Bild: Wie geht es weiter? Geht es weiter?
Idomeni taz | Den biblischen Plagen sind nun auch die Flüchtlinge in
Idomeni ausgesetzt. Nach Krieg und Vertreibung, nach der gefahrvollen
Flucht, nach dem wochenlangen Regen und Schlamm nun ein Sturm. Zwar scheint
die Sonne, der Wind jedoch rüttelt gefährlich an den Zelten. An manchen
Stellen fällt das aufrechte Stehen schwer. Decken und Plastikbahnen fliegen
durch die mit Sand und Staub durchsetzte Luft.
Doch der 43-jährige Automechaniker Fibraz Abrash aus Homs in Syrien ist
dennoch gut gestimmt. Umringt von seinen drei kleinen Kindern, die sich an
seiner Jacke festhalten, interpretiert er die Beschlüsse der Verhandlungen
zwischen der EU und der Türkei als ein Zeichen, dass „wir hier bald nach
Deutschland kommen.“ Die Beschlüsse beträfen ja nur die Flüchtlinge, die ab
Sonntag nach Griechenland kämen. „Werden wir schon in den nächsten Tagen
weiterreisen dürfen?“, fragt er.
So viel Hoffnung wie er haben andere nicht. Die meisten der hier noch in
Idomeni verbliebenen 10.000 Menschen sind sich unsicher über das, was das
alles bedeutet. Dem 25-jährigen Syrer Ali Shihada ist aufgefallen, dass
über die jetzt in Griechenland befindlichen Flüchtlinge im Türkeiabkommen
nichts ausgesagt wird. „Wir wissen also gar nicht, wie es weitergeht.“ Und
der ehemalige Juwelier Mahmud Naijar (48) hat sogar Angst , in die Türkei
zurückgeschickt zu werden. „Das wird doch nicht passieren?“ fragt er bang.

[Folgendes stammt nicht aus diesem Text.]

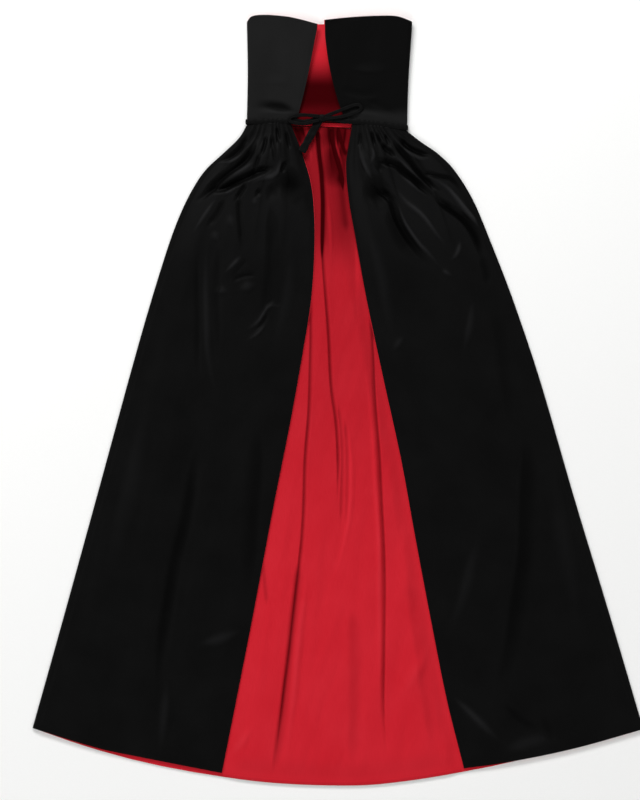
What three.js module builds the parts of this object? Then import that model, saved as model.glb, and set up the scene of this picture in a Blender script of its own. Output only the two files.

Doch auch der Sprecher des UNHCR Barbar Baloch weiß nicht so richtig, wie
es weitergeht. Für die in Griechenland befindlichen Flüchtlinge müsste
Klarheit geschaffen werden. „Die Griechen wollen die Flüchtlinge hier in
Idomeni auf andere Lager verteilen, das wird hoffentlich bald möglich
sein.“ Man müßte den Flüchtlingen in Idomeni Zugang zu einem Asylverfahren
verschaffen, und einen realistischen Weg aufzeigen.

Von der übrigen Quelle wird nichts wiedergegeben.